Paul Draper


I wasn’t sure I’d ever see this to be honest. Paul Draper, former lead singer of britpop heroes Mansun, on stage, not only armed with some solo material but also ready to deploy the entirety of Mansun’s debut album Attack of the Grey Lantern (AOTGL) for the first time after a it won a fan vote online. Draper, you see, hadn’t released any material since Mansun split up in 2003, and despite frequent teases to Mansun fans across the years, it looked like he might not do anything in the world of music again.

But then he started writing again, and in 2013 he said we would give some “very serious consideration” to releasing solo material, and it took until 2016 for his debut solo album Spooky Action to come out, to much excitement. Then he started play live again, and all was right with the world, and then he promised to play whichever Mansun album the fans voted for in full on this tour, and a lot of Mansun fans’ dreams were coming true.

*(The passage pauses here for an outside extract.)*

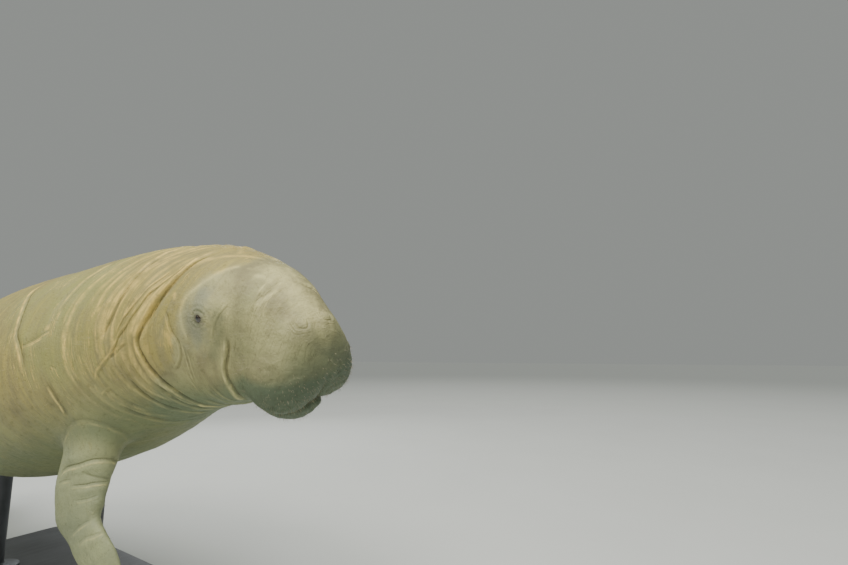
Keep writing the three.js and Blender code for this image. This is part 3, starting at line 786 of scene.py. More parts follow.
# Folds of a flipper, the same way, with lines of (share of its length, angle round it), where an angle
# of 0 is the trailing edge
LIMB_FOLDS = [
    (4.2, 6.5, 2.6, 0.9, [(0.213, 44), (0.176, 54), (0.148, 68), (0.126, 84), (0.112, 107), (0.112, 132),
     (0.116, 160), (0.128, 188), (0.146, 214)]),
    (4.6, 5.5, 4.6, 1.0, [(0.338, 66), (0.308, 78), (0.284, 94), (0.263, 110), (0.229, 135), (0.218, 151),
     (0.216, 184), (0.231, 214)]),
    (3.0, 4.2, 2.6, 0.9, [(0.386, 100), (0.384, 119), (0.382, 135), (0.372, 151), (0.37, 172),
     (0.372, 204)]),
    (2.6, 7.0, 1.0, 0.0, [(0.297, 122), (0.33, 146), (0.352, 176), (0.362, 206)]),
    (2.0, 4.0, 1.2, 0.5, [(0.372, 62), (0.356, 84), (0.35, 100)]),
    (1.4, 4.0, 0.8, 0.4, [(0.47, 110), (0.48, 140), (0.472, 176)]),
    (1.8, 5.0, 2.2, 0.9, [(0.708, 92), (0.719, 118), (0.742, 143), (0.756, 184)]),
    (1.4, 4.5, 0.9, 0.4, [(0.65, 84), (0.655, 120), (0.668, 160)]),
    (2.6, 5.0, 1.6, 0.4, [(0.3, 232), (0.315, 262), (0.33, 292)]),
    (2.2, 5.0, 1.4, 0.4, [(0.42, 236), (0.43, 268), (0.425, 300)]),
    (1.6, 5.0, 1.0, 0.4, [(0.7, 230), (0.71, 262), (0.72, 300)]),
]

# Soft patches of tone: a width in millimetres, a strength and a line of (station, angle)
PATCHES = {
    "dark": [
        (26, 0.3, [(136, 122), (136, 133), (140, 149), (144, 166)]),
        (17, 0.65, [(178, 139), (173, 150), (184, 162), (192, 172)]),
        (15, 0.5, [(223, 146), (222, 145)]),
    ],
    "cool": [
        (26, 0.9, [(232, 132), (226, 146), (232, 160), (250, 150)]),
    ],
    # pale: bright lines along fold edges, partly bare skin and partly painted highlight
    "pale": [
        (6, 0.9, [(414, 168), (398, 158), (372, 146), (352, 136)]),
        (5, 1.0, [(358, 144), (373, 155), (385, 163), (404, 170)]),
        (5, 0.9, [(400, 188), (395, 196), (387, 202), (378, 212), (353, 220)]),
        (5, 0.7, [(212, 104), (226, 110), (236, 117), (254, 127), (275, 138), (281, 147), (277, 156),
         (266, 165)]),
        (9, 0.9, [(319, 169), (312, 173)]),
        (4, 0.9, [(337, 140), (334, 141)]),
        (4, 0.9, [(310, 139), (308, 141)]),
        (5, 0.8, [(676, 161), (674, 161)]),
        (5, 0.7, [(520, 154), (516, 154)]),
        (9, 0.7, [(157, 103), (142, 100), (128, 100)]),
        # painted highlight along the top of the snout
        (30, 0.75, [(150, 90), (110, 90), (80, 90), (48, 92)]),
        (6, 0.8, [(112, 120), (106, 112), (102, 104)]),
        (6, 0.8, [(379, 214), (391, 200), (399, 190)]),
        (5, 0.8, [(166, 203), (168, 214), (172, 224)]),
    ],
}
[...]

So here we are at the Ritz, crowd of a very certain age, tingling with the anticipation of seeing one of the best albums of the 90s played in full. First up though, is Draper’s well received solo material, in a set he himself admits “is just the support act for the main event later”, which does himself a bit of a disservice as he’s got some strong songs. Opener ‘Don’t Poke The Bear’ with an extended jam freak out intro is a banger, and ‘Grey House’ is all taut atmosphere and whirling synths, a new sound for Draper that he wears well. A lot has been made of his acrimony towards his former band mates, and his solo album barely tries to conceal it; when introducing ‘Friends Make The Worst Enemies’, he deadpans that it’s for “any c*nts you’ve ever met in your life”, and when he sits down with an acoustic guitar for the ‘stool section’ (“Noel Gallagher and Richard Ashcroft do it, so fuck it!”) to sing ‘Jealously Is A Powerful Emotion’, it’s clear who it’s aimed at. Draper’s voice is still in magnificent form, his falsetto is crisp and thrilling to hear in the live arena, and this ‘warm up set’ has increased the anticipation for AOTGL to fever pitch.

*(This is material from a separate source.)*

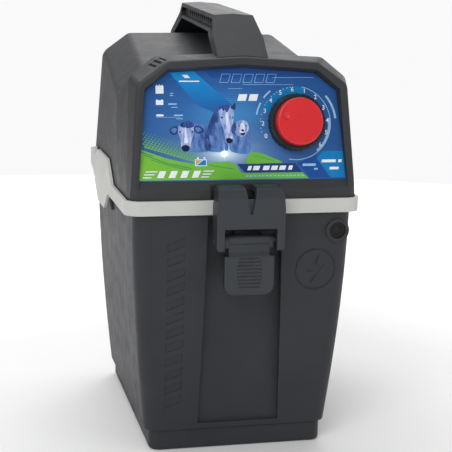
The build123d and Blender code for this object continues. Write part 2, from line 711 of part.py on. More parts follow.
def handle_screw_places():
    """(Y, height of the screw's head) of the screws that hold the handle's feet from inside."""
    roof = JOINT_HEIGHT + HEAD_RISE
    return ((HEAD_FRONT + 34.2, roof - 1.0 - WALL), (HEAD_REAR - 22.0, roof + 10.0 - WALL))


def head_shell():
    body = head_outer() - head_inner()
    body -= panel_recess()
    # pocket that the hooks of the clasp hang in
    pocket_back = FRONT + HOOK_REACH + 1.4
    body -= block(-CLASP_HALF - MOVE_GAP, CLASP_HALF + MOVE_GAP, FRONT - 5, pocket_back,
                  JOINT_HEIGHT - 1, JOINT_HEIGHT + PANEL_FOOT_UP - 0.4)
    # bosses that the base plate screws into
    for x, y in plate_screw_places():
        sign = 1 if x > 0 else -1
        boss = rod((x, y, PLATE_TOP + FIT_GAP), (x, y, PLATE_TOP + POST_HIGH), POST_R)
        x0, x1 = sorted((x, sign * (HEAD_HALF - WALL + 0.5)))
        boss += block(x0, x1, y - POST_R, y + POST_R, PLATE_TOP + FIT_GAP, PLATE_TOP + POST_HIGH)
        body += boss & head_outer()
        body -= rod((x, y, PLATE_TOP - 1), (x, y, PLATE_TOP + PLATE_SCREW + 4), SCREW_R + FIT_GAP)
    # knuckles of the hinge
    for x in (-HINGE_X, HINGE_X):
        start = x - KNUCKLE / 2
        arm = [(HEAD_REAR - WALL, HINGE_Z - 1.2), (HINGE_Y, HINGE_Z - 1.2), (HINGE_Y + HINGE_R, HINGE_Z),
               (HINGE_Y, HINGE_Z + HINGE_R), (HEAD_REAR - WALL, HINGE_Z + 16)]
        knuckle = side_prism(arm, start, start + KNUCKLE)
        knuckle += rod((start, HINGE_Y, HINGE_Z), (start + KNUCKLE, HINGE_Y, HINGE_Z), HINGE_R)
        body += knuckle
        body -= hinge_bore(start, KNUCKLE)
    # holes: switch bush, pulse light, terminals, handle screws
    body -= extrude(KNOB_PLANE * Circle(BUSH_R + FIT_GAP), amount=30, both=True)
    led_plane = PANEL_PLANE * Pos(LED_X, LED_V, 0)
    body -= extrude(led_plane * Circle(LED_R + FIT_GAP), amount=8, both=True)
    for x in (-TERMINAL_X, TERMINAL_X):
        z = JOINT_HEIGHT + TERMINAL_UP
        body -= rod((x, HEAD_REAR - 20, z), (x, HEAD_REAR + 5, z), TERMINAL_NECK_R + FIT_GAP)
    for y, z in handle_screw_places():
        for x in (-HANDLE_SCREW_X, HANDLE_SCREW_X):
            body -= rod((x, y, z), (x, y, z + 20), HANDLE_SCREW_R + FIT_GAP)
    # slanting vents in the left corner of the bezel
    for step in range(VENTS):
        x = VENT_IN - HEAD_HALF - step * VENT_PITCH
        y = HEAD_FRONT + HEAD_RISE * FRONT_LEAN + 7.5
        place = Pos(x, y, JOINT_HEIGHT + HEAD_RISE - 6) * Rot(0, 0, VENT_TURN)
        body -= place * Box(VENT_WIDE, VENT_LONG, VENT_DEEP)
    return one(body)


def control_panel():
    body = extrude(panel_outline(0, 0, 0), amount=-PANEL_THICK, dir=PANEL_NORMAL)
    body -= extrude(KNOB_PLANE * Circle(BUSH_R + FIT_GAP), amount=10, both=True)
    body -= extrude(PANEL_PLANE * Pos(LED_X, LED_V, 0) * Circle(LED_R + FIT_GAP), amount=10, both=True)
    return one(body)


def head_plate():
    """Plate that closes the head from below and carries the electronics."""
    outline = slab(HEAD_HALF - WALL - 2.0, PANEL_Y + 6.5, HEAD_REAR - WALL - 0.8, PLATE_CORNER, PLATE_Z)
    plate = extrude(outline, amount=PLATE_THICK)
    for x, y in board_screw_places():
        plate += rod((x, y, PLATE_TOP), (x, y, PLATE_TOP + BOARD_UP), BOARD_POST_R)
        plate -= rod((x, y, PLATE_TOP + 1), (x, y, PLATE_TOP + BOARD_UP + 1), BOARD_SCREW_R + FIT_GAP)
    for x, y in plate_screw_places():
        plate -= rod((x, y, PLATE_Z - 1), (x, y, PLATE_TOP + 1), SCREW_R + FIT_GAP)
    return one(plate)


def plate_screws():
    low = PLATE_Z - REST_GAP
    return group(screw((x, y, low), (0, 0, 1), SCREW_R, PLATE_SCREW) for x, y in plate_screw_places())


# ---------------------------------------------------------------- handle
def handle_outline(depth):
    """Side view of the handle's arch, moved inwards by depth."""
    foot_front = HEAD_FRONT + HEAD_RISE * FRONT_LEAN + 2.5
    roof = JOINT_HEIGHT + HEAD_RISE
    return [
        (foot_front + 1.3 * depth, roof - 8), (foot_front + 1.3 * depth, roof + 1),
        (GRIP_FRONT + 0.4 * depth, JOINT_HEIGHT + HANDLE_FRONT_UP - depth),
        (GRIP_REAR - 0.3 * depth, JOINT_HEIGHT + HANDLE_TOP_UP - depth),
        (HEAD_REAR - 8 - 1.3 * depth, roof + 12), (HEAD_REAR - 8 - 1.3 * depth, roof - 4),
    ]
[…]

After a brief break we’re on to the seminal AOTGL set and as soon as those strings introduce ‘The Chad Who Loved Me’, a cheeky take on a Bond theme, the crowd go mad with whoops of pure delight. It’s so pleasing to hear these songs live, for me for the first time ever (I was a bit young to be venturing out to gigs when it came out), that from the very first note to the last, I have a stupid grin plastered all over my face. There are many highlights along the way; ‘Taxloss’ is magnificent, the players he’s assembled tight AF as they sit in for his former band mates, Draper’s voice hitting it out of the park; ‘Disgusting’ is still full of brio and menace, and ‘Naked Twister’ is as epic as it ever was. The full highlight is hearing the undeniable ‘Wide Open Space’ sung by 1500 eager fans, one of the best songs of the Britpop era, and one of the best songs full stop, heartily sung back at Draper who looks utterly delighted with the reception he’s getting. It’s one of those gigs where everyone is having a completely joyous time, and the atmosphere in the venue is one of pure goodwill towards Draper who has made many of these fan’s dreams come true with this performance.

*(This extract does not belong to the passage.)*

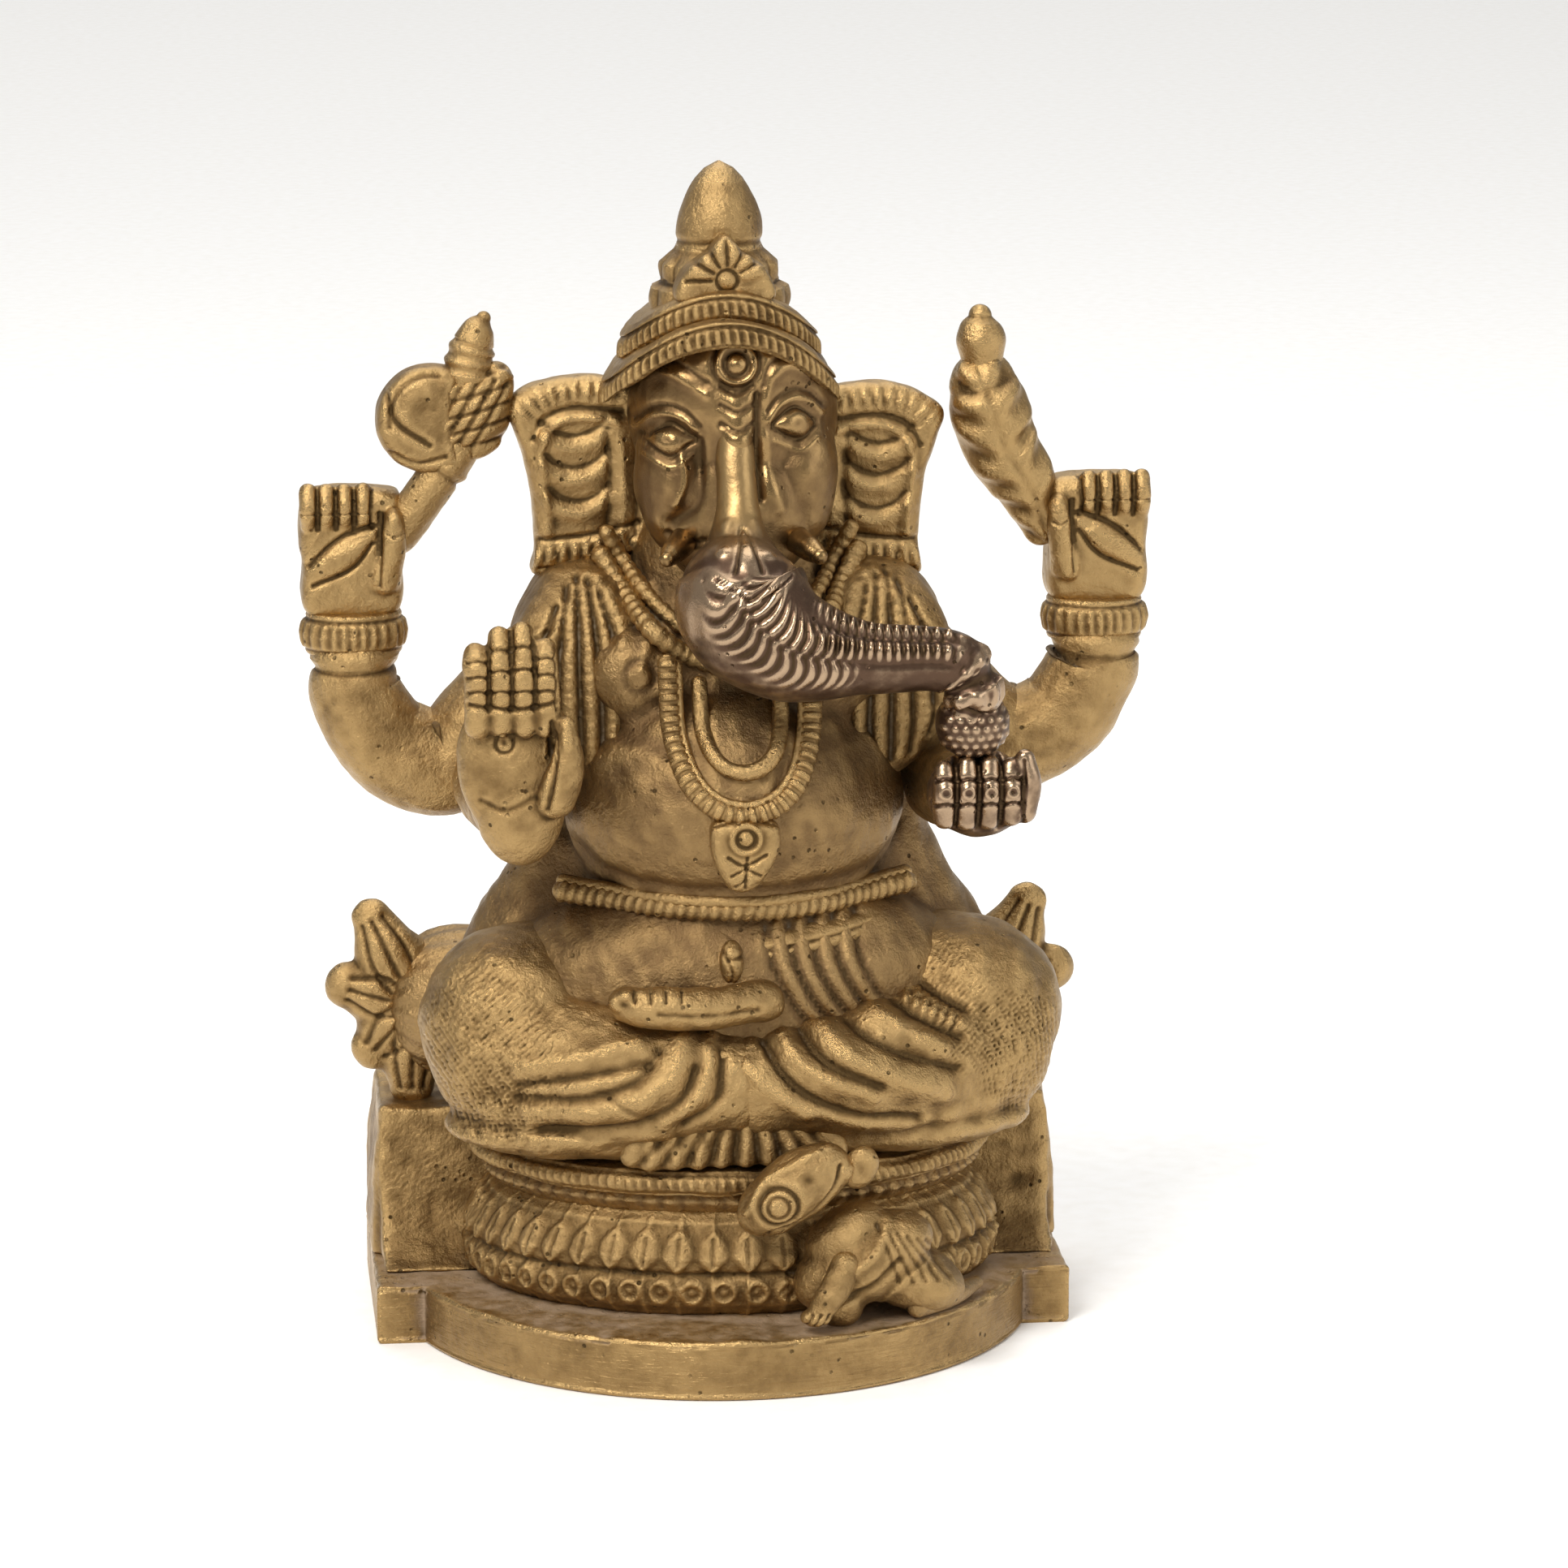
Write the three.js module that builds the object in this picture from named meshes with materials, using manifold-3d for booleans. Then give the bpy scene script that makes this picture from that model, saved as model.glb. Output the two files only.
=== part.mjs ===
// A seated elephant-headed deity in cast brass, on a lotus seat and a plinth with a bowed front.
// It is one rigid lost-wax casting. Each mesh is one of the masses that the wax is put together
// from, kept as its own solid with the joining gap between it and its neighbours.
// Millimetres, +Z up, the face towards -Y. Right and left are the figure's own: its right is -X.
import * as THREE from "three";
import { mergeVertices } from "three/addons/utils/BufferGeometryUtils.js";
import Module from "manifold-3d";

const wasm = await Module();
wasm.setup();

// ---- Driving dimensions -------------------------------------------------------------------

const JOINT_GAP = 0.3; // between two masses that meet
const FINENESS = 0.72; // share of its full number of sides that each round shape gets

// The plinth, and the block that stands across its rear half.
const BASE_X = -1; // the plinth's middle, a little to the right of the figure's
const BACK_Y = 24; // the flat back of plinth and block
const PLINTH_WIDTH = 68.4;
const PLINTH_THICKNESS = 5.8;
const SHOULDER_Y = -3; // where the straight front ends and the bow starts
const BOW_CHORD = 59.2;
const BOW_SAG = 21;
const BLOCK_WIDTH = 66.4;
const BLOCK_FLARE = 1.1; // each side leans out by this much at its foot
const BLOCK_HEIGHT = 14.8;
const BLOCK_FRONT_Y = 7.5;
const BLOCK_SETBACK = 0.8; // from the plinth's back
const BLOCK_SLOPE = 6; // the fillet that runs from its face down onto the plinth

// The round seat: a bulging lotus ring, a thin ledge and a cushion with a corded rim.
const SEAT_Y = 2;
const LOTUS_HALF_WIDTH = 26.4;
const LOTUS_HALF_DEPTH = 18.6;
const LOTUS_HEIGHT = 9.8;
const LEDGE_INSET = 2.6;
const LEDGE_HEIGHT = 1.4;
const CUSHION_HALF_WIDTH = 25.8;
const CUSHION_HALF_DEPTH = 18.2;
const CUSHION_HEIGHT = 2.5;

// The body, from the seat up.
const LEG_RADIUS = 9.6;
const KNEE_X = 21.6;
const KNEE_Y = -3;
const HIP_HALF_WIDTH = 28;
const HIP_HALF_DEPTH = 13;
const WAIST_RISE = 26; // from the seat's top to the waist
const BELLY_HALF_WIDTH = 16.6;
const BELLY_FRONT = 13.2;
const CHEST_HALF_WIDTH = 17.4;
const SHOULDER_RISE = 52; // from the seat's top to the shoulders
const BOLSTER_HALF_LENGTH = 30.5;
const BOLSTER_RADIUS = 7.4;
const BOLSTER_X = -1.9; // it lies a little to the right of the middle

// Rear arms, with the axe on the figure's right and the bud on its left.
const REAR_ARM_Y = 5.4;
const REAR_ARM_RADIUS = 4.7;
const REAR_HAND_X = 36.2;
const HAND_WIDTH = 10.4;
const HAND_HEIGHT = 12.2;
const HAND_THICKNESS = 6.2;
const BRACELET_HEIGHT = 4.2;
const BRACELET_RADIUS = 5.1;
const AXE_BLADE_RADIUS = 6;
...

Towards the end, a fan shouts for a song from Mansun’s magnum opus Six, the concept album that would ultimately set them on the road to tearing themselves apart, and Draper replies that “we’re not doing that one, but maybe I’ll come back and do that album too”, and the response is such that I’m surprised he wasn’t selling tickets for it on the way out. On the strength of this admittedly retro-looking nostalgia trip, I’ll be first in line to witness that too. Welcome back Paul, it’s been an absolutely pleasure.